Photo by Nic McPhee/Flickr.


According to Jacob Kirkegaard, senior fellow at the Peterson Institute for International Economics, the number of U.S. dollars in circulation is a number known by the Federal Reserve as M0. “[It’s] essentially the number of notes and coins in circulation,” Kirkegaard told Marketplace. “For the United States, that number on the Federal Reserve website is somewhere in the vicinity of $1.5 trillion.”

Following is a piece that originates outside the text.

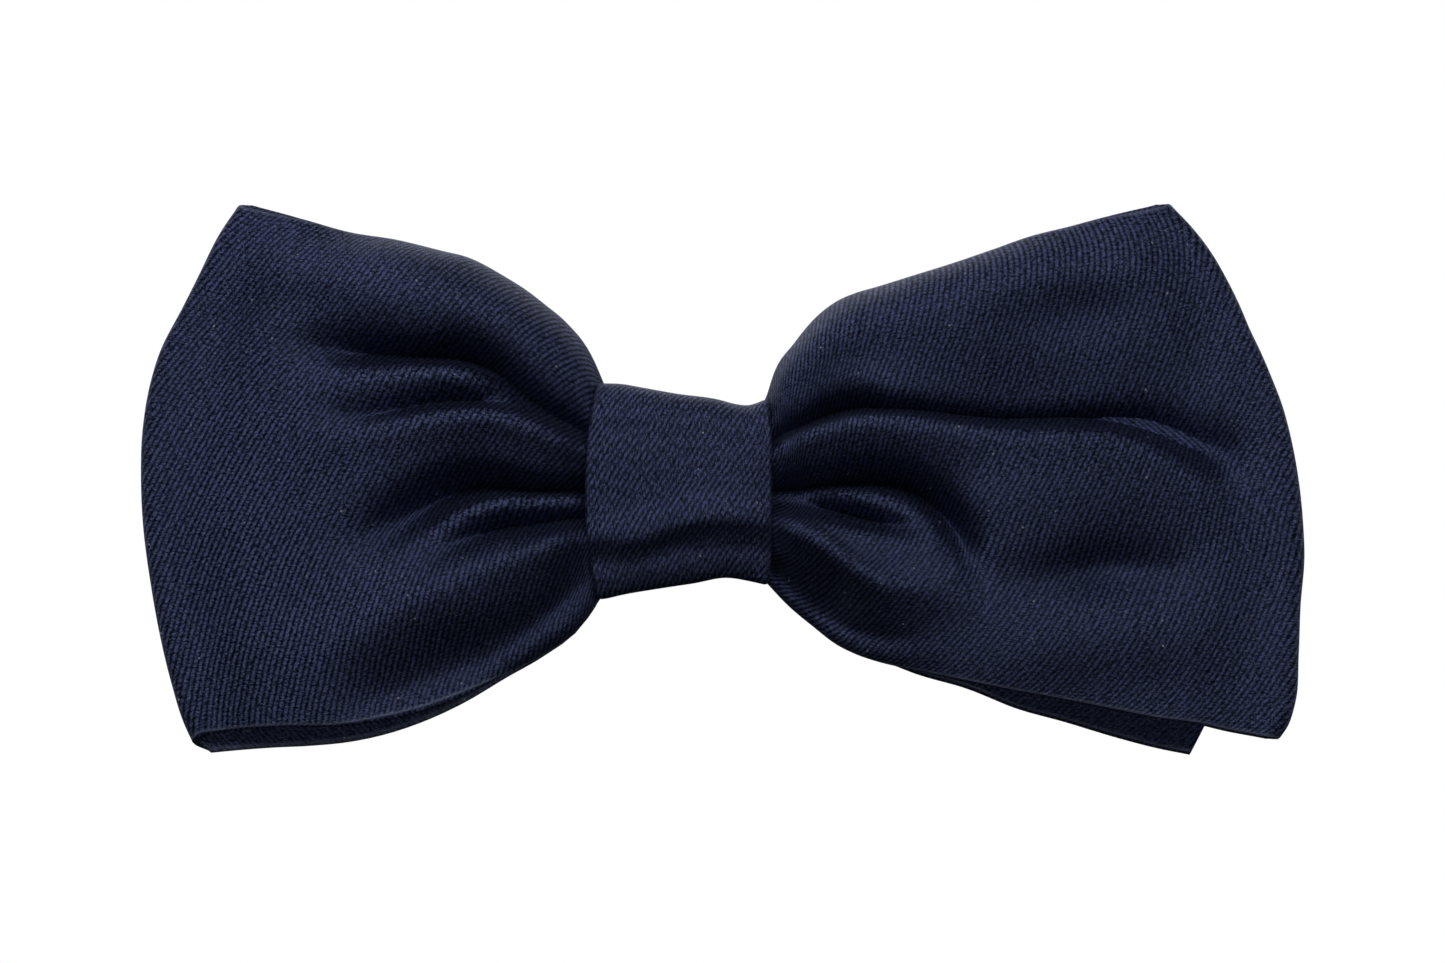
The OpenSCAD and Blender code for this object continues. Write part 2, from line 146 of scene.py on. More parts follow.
def cloth_strip(name, middle, rows_mm, half, centre):
    """A strip of cloth as a closed mesh. middle is (columns, rows, 3) in mm, rows_mm the flat
    place of each row, and centre the column where the flat length starts."""
    points = strip_surface(middle, half)
    columns, ring = points.shape[:2]
    rows = middle.shape[1]
    steps = np.linalg.norm(np.diff(middle, axis=0), axis=2)
    for _ in range(200):  # evened out from row to row, because woven lines don't jump
        steps[:, 1:-1] += .4 * (steps[:, :-2] + steps[:, 2:] - 2 * steps[:, 1:-1])
        steps[:, 0], steps[:, -1] = steps[:, 1], steps[:, -2]
    flat_u = -np.concatenate([np.zeros((1, rows)), np.cumsum(steps, axis=0)])
    flat_u -= flat_u[centre]
    rim_mm = np.pi * half * np.arange(1, RIM) / RIM
    side = list(range(rows))
    of_row = side + [rows - 1] * (RIM - 1) + side[::-1] + [0] * (RIM - 1) + [0]
    flat_v = (list(rows_mm) + list(rows_mm[-1] + rim_mm) + list(rows_mm[::-1])
              + list(rows_mm[0] - rim_mm[::-1]) + [rows_mm[0]])

    bm = bmesh.new()
    bmesh.ops.create_grid(bm, x_segments=columns - 1, y_segments=ring, size=1)
    uv = bm.loops.layers.uv.new("cloth_mm")
    place = {v: (round((v.co.x + 1) / 2 * (columns - 1)), round((v.co.y + 1) / 2 * ring))
             for v in bm.verts}
    for face in bm.faces:
        for loop in face.loops:
            i, k = place[loop.vert]
            loop[uv].uv = (flat_u[i, of_row[k]], flat_v[k])
        face.smooth = True
    for v, (i, k) in place.items():
        v.co = points[i, k % ring] * MM
    bmesh.ops.remove_doubles(bm, verts=bm.verts, dist=1e-7)
    rim_edges = [e for e in bm.edges if e.is_boundary]
    bmesh.ops.holes_fill(bm, edges=rim_edges, sides=0)
    bmesh.ops.recalc_face_normals(bm, faces=bm.faces)
    mesh = bpy.data.meshes.new(name)
    bm.to_mesh(mesh)
    bm.free()
    piece = bpy.data.objects.new(name, mesh)
    bpy.context.scene.collection.objects.link(piece)
    print(f"{name}: {len(mesh.polygons)} faces, length along the middle"
          f" {steps[:, rows // 2].sum():.0f} mm")
    return piece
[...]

According to Kirkegaard, on a global level, the number of notes and coins in circulation totals about $5 trillion. But that only accounts for a small segment of the world’s money. The vast majority of money in the world sits on digital bank ledgers in savings accounts, money-market accounts, and checking accounts. According to Marketplace, the global total is in excess of $80 trillion.

For some perspective:

— $80 trillion dollars is about four times the amount of the U.S. National Debt.

— The height of a stack of 80,000,000,000,000 one dollar bills would go from the Earth to the moon and back about 11 times.

— A trillion seconds is equal to 2,560,000 years.